**WHAT IS ASKED**
Write the material out again in full, exactly.

**AVAILABLE DATA**
-*-

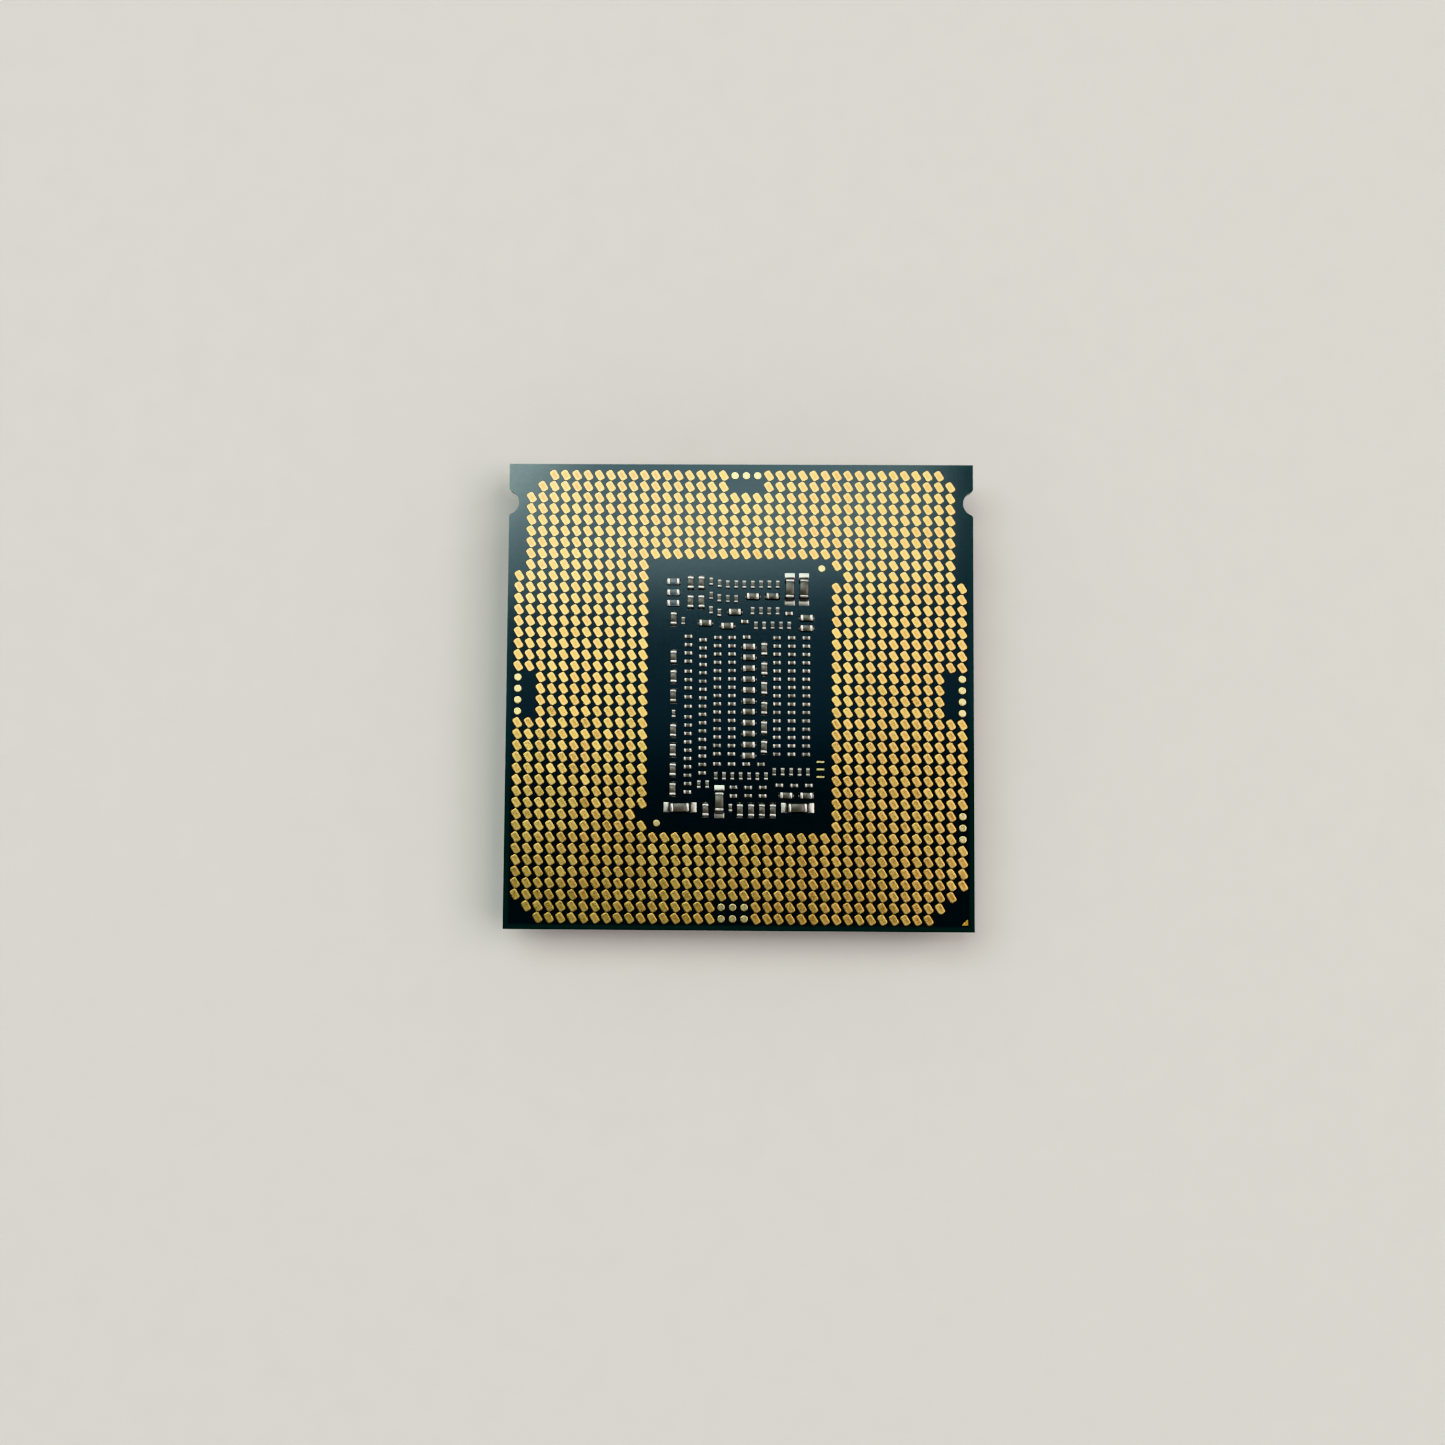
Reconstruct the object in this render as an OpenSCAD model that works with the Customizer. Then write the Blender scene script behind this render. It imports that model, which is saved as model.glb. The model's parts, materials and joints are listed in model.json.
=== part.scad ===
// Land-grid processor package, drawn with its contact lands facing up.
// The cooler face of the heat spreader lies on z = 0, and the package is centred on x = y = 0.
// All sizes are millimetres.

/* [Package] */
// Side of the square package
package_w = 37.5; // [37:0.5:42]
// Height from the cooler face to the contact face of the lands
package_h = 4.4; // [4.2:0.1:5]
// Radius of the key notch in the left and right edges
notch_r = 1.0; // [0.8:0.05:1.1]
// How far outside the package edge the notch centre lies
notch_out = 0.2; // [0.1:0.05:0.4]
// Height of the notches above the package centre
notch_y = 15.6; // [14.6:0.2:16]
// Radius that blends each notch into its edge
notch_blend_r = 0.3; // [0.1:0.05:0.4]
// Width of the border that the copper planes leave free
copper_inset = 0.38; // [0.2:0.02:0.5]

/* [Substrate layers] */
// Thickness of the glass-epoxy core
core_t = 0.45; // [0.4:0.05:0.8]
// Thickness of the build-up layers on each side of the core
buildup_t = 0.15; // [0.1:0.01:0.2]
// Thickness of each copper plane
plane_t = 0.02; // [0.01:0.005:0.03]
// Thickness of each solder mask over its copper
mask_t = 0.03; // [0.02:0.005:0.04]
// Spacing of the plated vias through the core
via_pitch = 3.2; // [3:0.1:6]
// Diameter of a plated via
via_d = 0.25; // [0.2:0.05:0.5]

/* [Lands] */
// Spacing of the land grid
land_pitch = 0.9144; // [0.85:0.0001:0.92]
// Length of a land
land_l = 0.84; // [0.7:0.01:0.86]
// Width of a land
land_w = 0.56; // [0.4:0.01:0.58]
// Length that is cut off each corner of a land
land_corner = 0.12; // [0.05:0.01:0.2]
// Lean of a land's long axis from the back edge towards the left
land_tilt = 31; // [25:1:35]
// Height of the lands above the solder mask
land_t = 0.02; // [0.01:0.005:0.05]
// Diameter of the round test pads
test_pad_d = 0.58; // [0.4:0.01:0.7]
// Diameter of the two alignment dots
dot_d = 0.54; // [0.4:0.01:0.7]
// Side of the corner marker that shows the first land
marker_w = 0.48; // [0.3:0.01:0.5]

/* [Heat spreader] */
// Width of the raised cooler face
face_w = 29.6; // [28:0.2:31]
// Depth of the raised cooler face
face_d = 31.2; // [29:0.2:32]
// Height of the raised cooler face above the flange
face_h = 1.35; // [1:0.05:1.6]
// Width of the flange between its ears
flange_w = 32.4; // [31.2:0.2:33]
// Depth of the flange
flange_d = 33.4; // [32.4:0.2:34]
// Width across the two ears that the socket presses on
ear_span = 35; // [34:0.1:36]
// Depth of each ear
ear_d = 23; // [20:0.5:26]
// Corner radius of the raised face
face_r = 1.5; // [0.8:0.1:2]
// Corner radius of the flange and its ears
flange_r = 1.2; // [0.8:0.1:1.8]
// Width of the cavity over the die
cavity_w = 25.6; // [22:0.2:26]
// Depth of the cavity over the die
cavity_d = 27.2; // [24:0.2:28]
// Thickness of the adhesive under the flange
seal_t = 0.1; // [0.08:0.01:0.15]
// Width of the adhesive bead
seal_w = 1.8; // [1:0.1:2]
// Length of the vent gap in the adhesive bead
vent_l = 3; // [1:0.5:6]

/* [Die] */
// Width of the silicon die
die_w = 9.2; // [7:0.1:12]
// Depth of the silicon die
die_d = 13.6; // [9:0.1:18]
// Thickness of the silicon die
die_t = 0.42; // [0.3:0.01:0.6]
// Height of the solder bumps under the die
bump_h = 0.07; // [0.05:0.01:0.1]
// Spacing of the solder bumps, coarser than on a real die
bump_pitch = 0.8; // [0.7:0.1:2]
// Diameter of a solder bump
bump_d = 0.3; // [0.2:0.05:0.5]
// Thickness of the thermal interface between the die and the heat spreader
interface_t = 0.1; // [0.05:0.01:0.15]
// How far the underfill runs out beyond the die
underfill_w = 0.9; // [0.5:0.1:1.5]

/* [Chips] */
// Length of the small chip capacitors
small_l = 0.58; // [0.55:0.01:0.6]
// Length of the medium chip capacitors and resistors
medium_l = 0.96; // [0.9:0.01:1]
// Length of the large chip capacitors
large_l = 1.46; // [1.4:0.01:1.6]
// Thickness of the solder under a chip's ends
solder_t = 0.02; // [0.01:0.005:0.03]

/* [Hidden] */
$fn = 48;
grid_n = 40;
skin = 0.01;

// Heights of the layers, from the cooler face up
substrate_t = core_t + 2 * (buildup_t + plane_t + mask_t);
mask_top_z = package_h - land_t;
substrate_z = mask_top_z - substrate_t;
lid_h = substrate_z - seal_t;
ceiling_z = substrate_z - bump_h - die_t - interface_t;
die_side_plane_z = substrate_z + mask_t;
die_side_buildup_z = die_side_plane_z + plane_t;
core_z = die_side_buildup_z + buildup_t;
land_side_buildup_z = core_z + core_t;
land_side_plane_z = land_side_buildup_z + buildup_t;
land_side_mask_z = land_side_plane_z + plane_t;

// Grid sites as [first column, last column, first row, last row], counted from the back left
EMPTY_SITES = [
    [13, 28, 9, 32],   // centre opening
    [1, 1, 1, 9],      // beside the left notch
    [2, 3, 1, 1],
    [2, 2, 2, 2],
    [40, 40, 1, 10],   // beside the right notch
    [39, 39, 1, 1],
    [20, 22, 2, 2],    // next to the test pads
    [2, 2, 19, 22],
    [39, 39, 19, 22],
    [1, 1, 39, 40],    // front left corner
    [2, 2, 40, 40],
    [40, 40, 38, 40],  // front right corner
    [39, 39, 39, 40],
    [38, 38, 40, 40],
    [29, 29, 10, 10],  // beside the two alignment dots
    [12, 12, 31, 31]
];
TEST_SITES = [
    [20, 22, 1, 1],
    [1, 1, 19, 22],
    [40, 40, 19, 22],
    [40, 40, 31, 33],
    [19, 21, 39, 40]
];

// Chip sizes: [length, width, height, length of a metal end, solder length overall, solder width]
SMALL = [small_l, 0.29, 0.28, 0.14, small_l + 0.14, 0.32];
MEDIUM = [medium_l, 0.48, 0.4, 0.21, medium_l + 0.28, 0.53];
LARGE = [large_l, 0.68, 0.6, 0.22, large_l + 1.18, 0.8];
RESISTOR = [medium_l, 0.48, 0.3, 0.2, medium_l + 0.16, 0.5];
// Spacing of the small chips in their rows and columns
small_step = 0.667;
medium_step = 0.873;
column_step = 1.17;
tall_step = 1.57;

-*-

**EXERCISE RESULT**
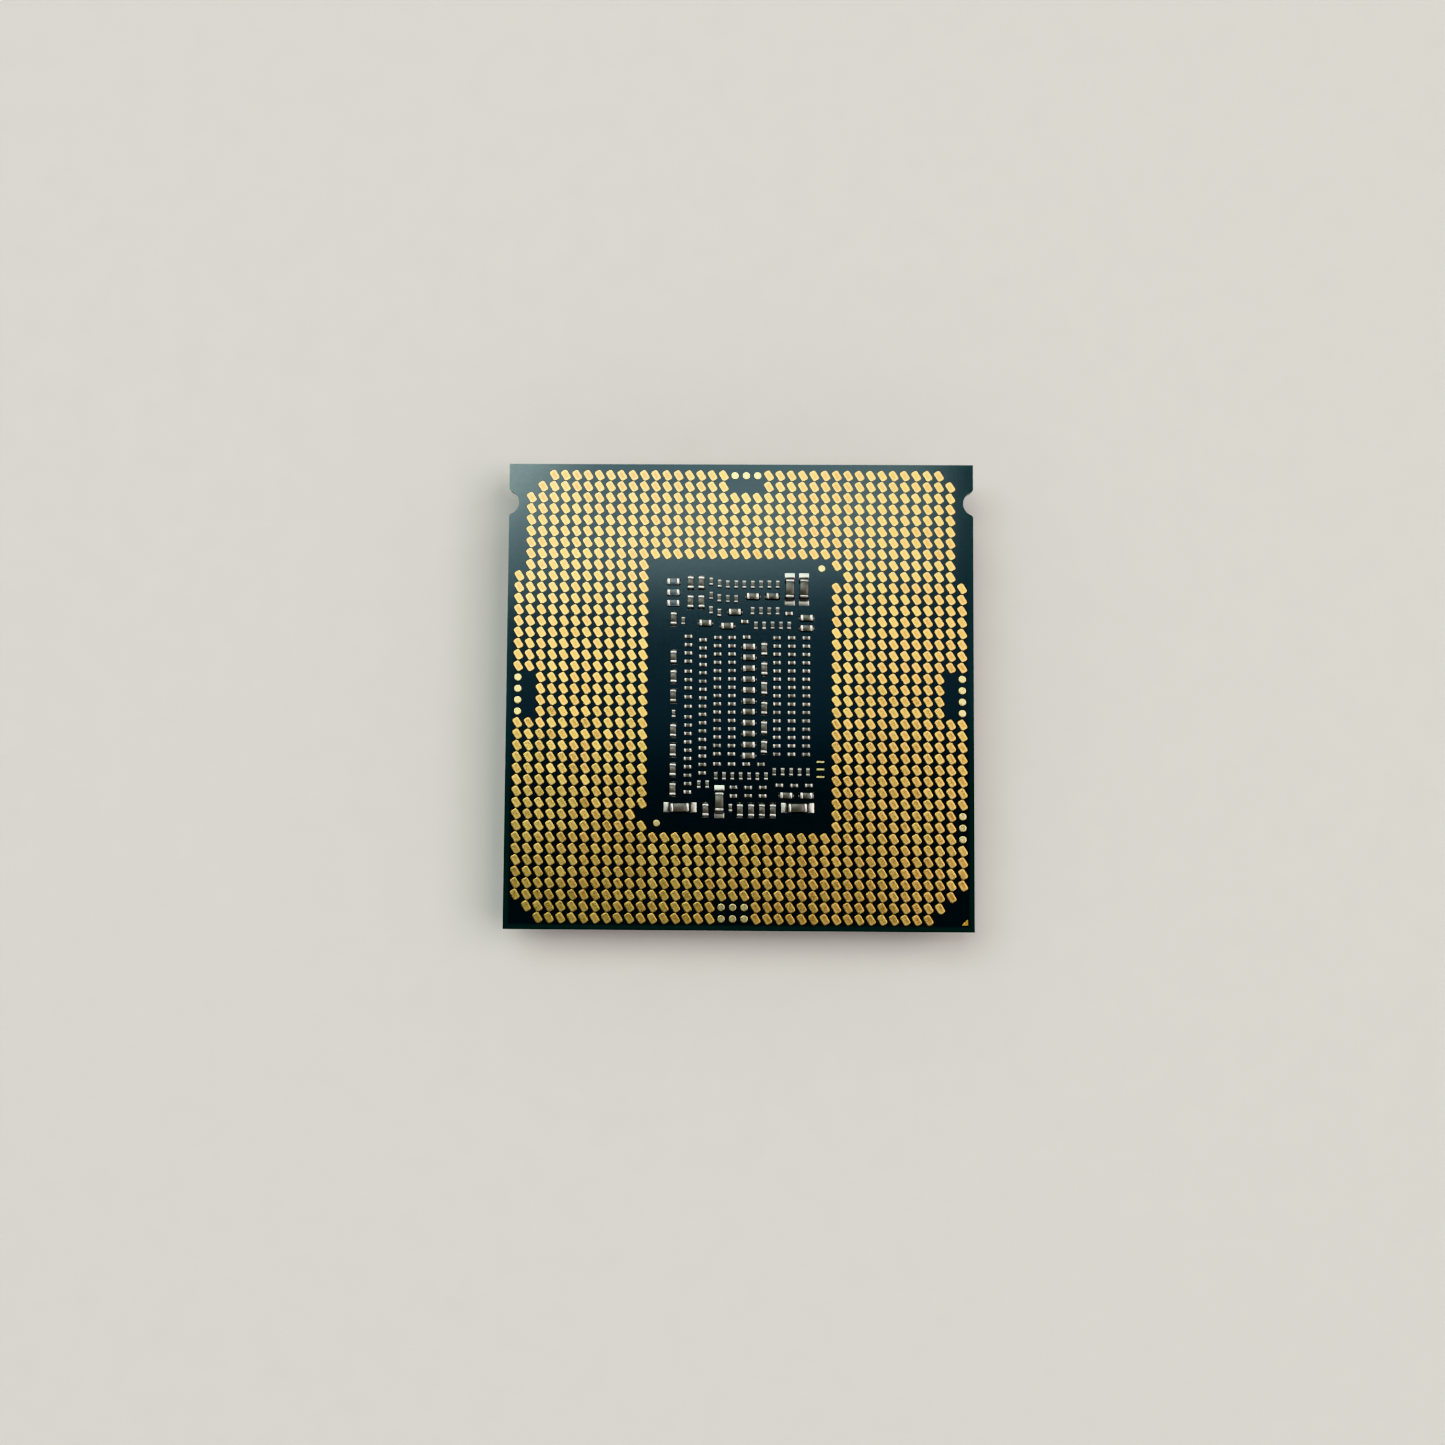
Reconstruct the object in this render as an OpenSCAD model that works with the Customizer. Then write the Blender scene script behind this render. It imports that model, which is saved as model.glb. The model's parts, materials and joints are listed in model.json.
=== part.scad ===
// Land-grid processor package, drawn with its contact lands facing up.
// The cooler face of the heat spreader lies on z = 0, and the package is centred on x = y = 0.
// All sizes are millimetres.

/* [Package] */
// Side of the square package
package_w = 37.5; // [37:0.5:42]
// Height from the cooler face to the contact face of the lands
package_h = 4.4; // [4.2:0.1:5]
// Radius of the key notch in the left and right edges
notch_r = 1.0; // [0.8:0.05:1.1]
// How far outside the package edge the notch centre lies
notch_out = 0.2; // [0.1:0.05:0.4]
// Height of the notches above the package centre
notch_y = 15.6; // [14.6:0.2:16]
// Radius that blends each notch into its edge
notch_blend_r = 0.3; // [0.1:0.05:0.4]
// Width of the border that the copper planes leave free
copper_inset = 0.38; // [0.2:0.02:0.5]

/* [Substrate layers] */
// Thickness of the glass-epoxy core
core_t = 0.45; // [0.4:0.05:0.8]
// Thickness of the build-up layers on each side of the core
buildup_t = 0.15; // [0.1:0.01:0.2]
// Thickness of each copper plane
plane_t = 0.02; // [0.01:0.005:0.03]
// Thickness of each solder mask over its copper
mask_t = 0.03; // [0.02:0.005:0.04]
// Spacing of the plated vias through the core
via_pitch = 3.2; // [3:0.1:6]
// Diameter of a plated via
via_d = 0.25; // [0.2:0.05:0.5]

/* [Lands] */
// Spacing of the land grid
land_pitch = 0.9144; // [0.85:0.0001:0.92]
// Length of a land
land_l = 0.84; // [0.7:0.01:0.86]
// Width of a land
land_w = 0.56; // [0.4:0.01:0.58]
// Length that is cut off each corner of a land
land_corner = 0.12; // [0.05:0.01:0.2]
// Lean of a land's long axis from the back edge towards the left
land_tilt = 31; // [25:1:35]
// Height of the lands above the solder mask
land_t = 0.02; // [0.01:0.005:0.05]
// Diameter of the round test pads
test_pad_d = 0.58; // [0.4:0.01:0.7]
// Diameter of the two alignment dots
dot_d = 0.54; // [0.4:0.01:0.7]
// Side of the corner marker that shows the first land
marker_w = 0.48; // [0.3:0.01:0.5]

/* [Heat spreader] */
// Width of the raised cooler face
face_w = 29.6; // [28:0.2:31]
// Depth of the raised cooler face
face_d = 31.2; // [29:0.2:32]
// Height of the raised cooler face above the flange
face_h = 1.35; // [1:0.05:1.6]
// Width of the flange between its ears
flange_w = 32.4; // [31.2:0.2:33]
// Depth of the flange
flange_d = 33.4; // [32.4:0.2:34]
// Width across the two ears that the socket presses on
ear_span = 35; // [34:0.1:36]
// Depth of each ear
ear_d = 23; // [20:0.5:26]
// Corner radius of the raised face
face_r = 1.5; // [0.8:0.1:2]
// Corner radius of the flange and its ears
flange_r = 1.2; // [0.8:0.1:1.8]
// Width of the cavity over the die
cavity_w = 25.6; // [22:0.2:26]
// Depth of the cavity over the die
cavity_d = 27.2; // [24:0.2:28]
// Thickness of the adhesive under the flange
seal_t = 0.1; // [0.08:0.01:0.15]
// Width of the adhesive bead
seal_w = 1.8; // [1:0.1:2]
// Length of the vent gap in the adhesive bead
vent_l = 3; // [1:0.5:6]

/* [Die] */
// Width of the silicon die
die_w = 9.2; // [7:0.1:12]
// Depth of the silicon die
die_d = 13.6; // [9:0.1:18]
// Thickness of the silicon die
die_t = 0.42; // [0.3:0.01:0.6]
// Height of the solder bumps under the die
bump_h = 0.07; // [0.05:0.01:0.1]
// Spacing of the solder bumps, coarser than on a real die
bump_pitch = 0.8; // [0.7:0.1:2]
// Diameter of a solder bump
bump_d = 0.3; // [0.2:0.05:0.5]
// Thickness of the thermal interface between the die and the heat spreader
interface_t = 0.1; // [0.05:0.01:0.15]
// How far the underfill runs out beyond the die
underfill_w = 0.9; // [0.5:0.1:1.5]

/* [Chips] */
// Length of the small chip capacitors
small_l = 0.58; // [0.55:0.01:0.6]
// Length of the medium chip capacitors and resistors
medium_l = 0.96; // [0.9:0.01:1]
// Length of the large chip capacitors
large_l = 1.46; // [1.4:0.01:1.6]
// Thickness of the solder under a chip's ends
solder_t = 0.02; // [0.01:0.005:0.03]

/* [Hidden] */
$fn = 48;
grid_n = 40;
skin = 0.01;

// Heights of the layers, from the cooler face up
substrate_t = core_t + 2 * (buildup_t + plane_t + mask_t);
mask_top_z = package_h - land_t;
substrate_z = mask_top_z - substrate_t;
lid_h = substrate_z - seal_t;
ceiling_z = substrate_z - bump_h - die_t - interface_t;
die_side_plane_z = substrate_z + mask_t;
die_side_buildup_z = die_side_plane_z + plane_t;
core_z = die_side_buildup_z + buildup_t;
land_side_buildup_z = core_z + core_t;
land_side_plane_z = land_side_buildup_z + buildup_t;
land_side_mask_z = land_side_plane_z + plane_t;

// Grid sites as [first column, last column, first row, last row], counted from the back left
EMPTY_SITES = [
    [13, 28, 9, 32],   // centre opening
    [1, 1, 1, 9],      // beside the left notch
    [2, 3, 1, 1],
    [2, 2, 2, 2],
    [40, 40, 1, 10],   // beside the right notch
    [39, 39, 1, 1],
    [20, 22, 2, 2],    // next to the test pads
    [2, 2, 19, 22],
    [39, 39, 19, 22],
    [1, 1, 39, 40],    // front left corner
    [2, 2, 40, 40],
    [40, 40, 38, 40],  // front right corner
    [39, 39, 39, 40],
    [38, 38, 40, 40],
    [29, 29, 10, 10],  // beside the two alignment dots
    [12, 12, 31, 31]
];
TEST_SITES = [
    [20, 22, 1, 1],
    [1, 1, 19, 22],
    [40, 40, 19, 22],
    [40, 40, 31, 33],
    [19, 21, 39, 40]
];

// Chip sizes: [length, width, height, length of a metal end, solder length overall, solder width]
SMALL = [small_l, 0.29, 0.28, 0.14, small_l + 0.14, 0.32];
MEDIUM = [medium_l, 0.48, 0.4, 0.21, medium_l + 0.28, 0.53];
LARGE = [large_l, 0.68, 0.6, 0.22, large_l + 1.18, 0.8];
RESISTOR = [medium_l, 0.48, 0.3, 0.2, medium_l + 0.16, 0.5];
// Spacing of the small chips in their rows and columns
small_step = 0.667;
medium_step = 0.873;
column_step = 1.17;
tall_step = 1.57;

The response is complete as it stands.